Jusqu’à présent, l’Iran qui exprimait une hostilité verbale envers Israël mais qui, en pratique, ne faisait que combattre les musulmans sunnites et verser leur sang, s’est retrouvé confronté progressivement à Israël à partir du 7 octobre. La perte de positions en Syrie ne lui donnait, contrairement à ce que l’on pensait, aucun avantage contre Israël. Assad, en tant qu’allié dans cette guerre froide entre l’Iran et Israël, allait, dès la première épreuve de loyauté réelle, montrer sa fidélité non pas à l’Iran mais à Israël – ce qu’il a fait. Il ne fait désormais aucun doute que les renseignements ayant permis les assassinats ciblés contre des figures du Hezbollah et des responsables iraniens ont été majoritairement transmis par Assad à Israël. Puisque les seules victimes et cibles de cette guerre froide, qui dure depuis près d’un demi-siècle, étaient les musulmans sunnites, l’Iran ne ressentait même pas le besoin de tester la fidélité d’Assad vis-à-vis d’Israël.

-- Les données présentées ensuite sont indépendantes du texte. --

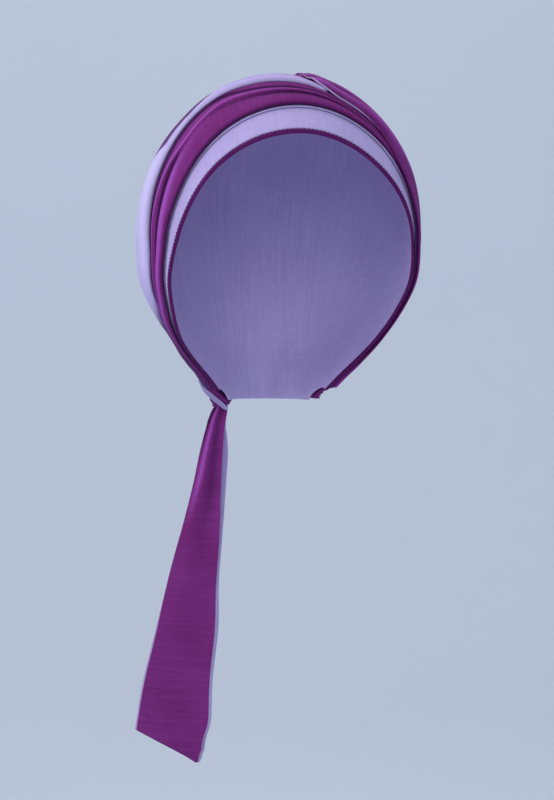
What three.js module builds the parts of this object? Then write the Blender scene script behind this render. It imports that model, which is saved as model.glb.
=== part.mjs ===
import * as THREE from 'three';

// Headscarf wound round the head and tied at the nape, in millimetres, +Z up
// The origin is the crown of the head that it sits on, and the face looks along -Y

// Head form that the cloth is shaped to
const HEAD_BREADTH = 164;
const HEAD_LENGTH = 194;
const CROWN_HEIGHT = 100;
// Middle of the gathered nape, below the widest level and behind the middle of the head
const NAPE_DROP = 103;
const NAPE_BACK = 46;
const NAPE_SIDE = -2;

// Cloth
const JERSEY = 1.4;
const LAYER_GAP = 0.4;
const PIECE_GAP = 0.35;
const BINDING_WIDTH = 3.2;
const BINDING_THICKNESS = 1.7;
const HEM_WIDTH = 1.4;
const PIPING_WIDTH = 1.4;
const TUCK = 9;
// Heights of the brow's folds, the roll behind the turned edge, that edge itself, the side and the pleats
const FOLD_RISE = 4.2;
const ROLL_RISE = 3.2;
const ROLL_WIDTH = 24;
const TURN_RISE = 1.2;
const SIDE_LIFT = 3.6;
const PLEAT_RISE = 2.2;
const PLEATS = 5;
const PLEAT_RUN = 1.35;

// Knot
const KNOT_WIDTH = 19;
const KNOT_HEIGHT = 19;
const KNOT_DEPTH = 13;
const KNOT_SIDE = -29;
const KNOT_LOBES = 3;
const KNOT_GROOVE = 0.1;
const KNOT_STEPS_ROUND = 16;
const KNOT_STEPS_ALONG = 10;

// Tails
const TAIL_LENGTH = 212;
const TAIL_WIDTH = 47;
const TAIL_SWING = 39;
const TAIL_FORWARD = 46;
const TAIL_SLANT = 22;
const TAIL_PLY = 1.0;
const TAIL_LIP = 1.0;
const TAIL_FOLD = 3.0;
const TAIL_SPACE = 7;
const TAIL_SHIFT = 4.5;
// Ridge of the fold over a tail's width, and how much less of it is left at the far edge, as shares
const TAIL_RIDGE = 0.3;
const TAIL_FADE = 0.5;

// Steps of the cloth's surfaces
const WAY_STEPS = 34;
const CROWN_STEPS = 18;
const PLEAT_STEPS = 25;
const BAND_STEPS = 5;
const ROW_SPREAD = 1.35;
// Share of the winding that is stepped evenly, the rest being closer together over the middle of the head
const WAY_EVENNESS = 0.62;
const TAIL_STEPS_ACROSS = 8;
const HALVINGS = 40;

// Head form: drop is a share of CROWN_HEIGHT below the widest level, the rest are shares of half the head
const levels = [
  { drop: 0.00, breadth: 1.000, front: 1.000, rear: 1.000 },
  { drop: 0.26, breadth: 0.975, front: 1.000, rear: 0.975 },
  { drop: 0.44, breadth: 0.900, front: 0.985, rear: 0.930 },
  { drop: 0.64, breadth: 0.785, front: 0.930, rear: 0.860 },
  { drop: 0.78, breadth: 0.680, front: 0.860, rear: 0.790 },
  { drop: 0.90, breadth: 0.580, front: 0.750, rear: 0.730 },
  { drop: 1.02, breadth: 0.515, front: 0.620, rear: 0.680 },
  { drop: 1.30, breadth: 0.470, front: 0.500, rear: 0.620 },
  { drop: 1.80, breadth: 0.460, front: 0.480, rear: 0.600 },
];

// Sections of the winding: way is a share of the run from the knot over the brow to the nape's far side
// face, brow, cover, turn and nape are tilts in degrees about the nape, rise, lift and roll are shares
const sections = [
  { way: 0.00, face: 40.0, brow: 52.0, cover: 64.0, turn: 92.0, nape: 150, rise: 0.20, lift: 0.0, roll: 0.0 },
  { way: 0.10, face: 48.4, brow: 54.6, cover: 63.0, turn: 79.0, nape: 152, rise: 0.40, lift: 0.2, roll: 0.0 },
  { way: 0.14, face: 50.0, brow: 54.5, cover: 70.0, turn: 82.0, nape: 152, rise: 0.50, lift: 0.3, roll: 0.0 },
  { way: 0.18, face: 48.7, brow: 52.2, cover: 77.0, turn: 86.0, nape: 152, rise: 0.60, lift: 0.5, roll: 0.0 },
  { way: 0.22, face: 45.7, brow: 48.7, cover: 63.0, turn: 77.0, nape: 151, rise: 0.72, lift: 0.8, roll: 0.0 },
  { way: 0.27, face: 43.0, brow: 46.0, cover: 57.5, turn: 72.5, nape: 150, rise: 0.85, lift: 1.0, roll: 0.1 },
  { way: 0.34, face: 47.6, brow: 52.6, cover: 69.0, turn: 75.5, nape: 148, rise: 1.00, lift: 0.8, roll: 0.8 },
  { way: 0.41, face: 51.8, brow: 57.2, cover: 71.0, turn: 76.0, nape: 147, rise: 0.90, lift: 0.3, roll: 0.8 },
  { way: 0.50, face: 52.6, brow: 58.3, cover: 65.8, turn: 70.8, nape: 146, rise: 0.80, lift: 0.1, roll: 0.3 },
  { way: 0.59, face: 50.8, brow: 56.6, cover: 59.6, turn: 60.2, nape: 145, rise: 0.30, lift: 0.0, roll: 1.0 },
  { way: 0.66, face: 50.4, brow: 54.2, cover: 56.4, turn: 57.0, nape: 142, rise: 0.15, lift: 0.0, roll: 0.4 },
  { way: 0.73, face: 48.5, brow: 51.6, cover: 58.5, turn: 59.0, nape: 132, rise: 0.25, lift: 0.1, roll: 0.0 },
  { way: 0.86, face: 50.0, brow: 54.5, cover: 66.0, turn: 67.0, nape: 96, rise: 0.20, lift: 0.0, roll: 0.0 },
  { way: 1.00, face: 40.0, brow: 52.0, cover: 76.0, turn: 77.0, nape: 64, rise: 0.10, lift: 0.0, roll: 0.0 },
];

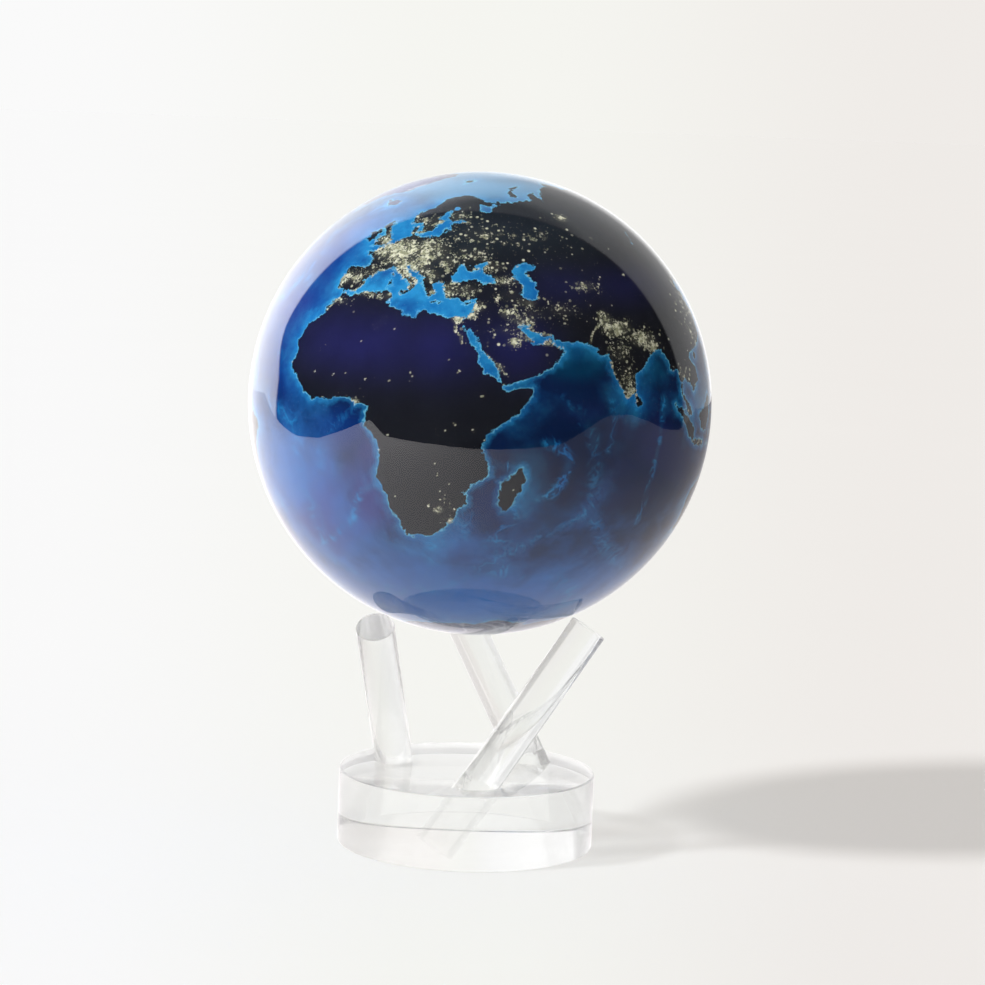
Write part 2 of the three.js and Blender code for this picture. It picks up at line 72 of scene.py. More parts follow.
PLUG_LENGTH = 2.3 * MM
PLUG_CHAMFER = 0.2 * MM
PLUG_GAP = 0.05 * MM
SOCKET_FLOOR = -0.15 * MM
SOCKET_CUT_LENGTH = 40 * MM
ROD_EDGE = 0.35 * MM
DISC_EDGE = 0.5 * MM
RODS = (1, 2, 3)

BALL_SEGMENTS = 192
BALL_STEPS = 110
PLUG_SEGMENTS = 64
ROD_SEGMENTS = 96
DISC_SEGMENTS = 256
FLOOR_SEGMENTS = 64

# ---- Camera ----------------------------------------------------------------------------------

CAMERA_DISTANCE = 13 * BALL_RADIUS
CAMERA_ELEVATION = math.radians(5.4)
CAMERA_ROLL = math.radians(2.13)
CAMERA_LENS_MM = 110.2
SENSOR_WIDTH_MM = 36
AIM = Vector((3.9 * MM, 0, 88.6 * MM))


def make_camera():
    """A long lens a little above the ball's middle, rolled slightly to the side."""
    data = bpy.data.cameras.new("camera")
    data.lens = CAMERA_LENS_MM
    data.sensor_width = SENSOR_WIDTH_MM
    camera = bpy.data.objects.new("camera", data)
    bpy.context.collection.objects.link(camera)
    height = CENTRE.z + CAMERA_DISTANCE * math.tan(CAMERA_ELEVATION)
    camera.location = (0, -CAMERA_DISTANCE, height)
    look = (AIM - camera.location).to_track_quat("-Z", "Y")
    camera.rotation_mode = "QUATERNION"
    camera.rotation_quaternion = look @ Quaternion((0, 0, 1), CAMERA_ROLL)
    bpy.context.scene.camera = camera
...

Le 7 octobre a ainsi donné à l’Iran la chance de renouer avec la communauté musulmane en l’amenant à une véritable guerre contre le sionisme, en accord avec ses anciennes revendications et sa raison d’être. Comment il utilisera cette opportunité dépend de lui, bien sûr. Mais le grand succès et prestige obtenus lors de cette première guerre devraient déjà lui avoir transmis un message fort.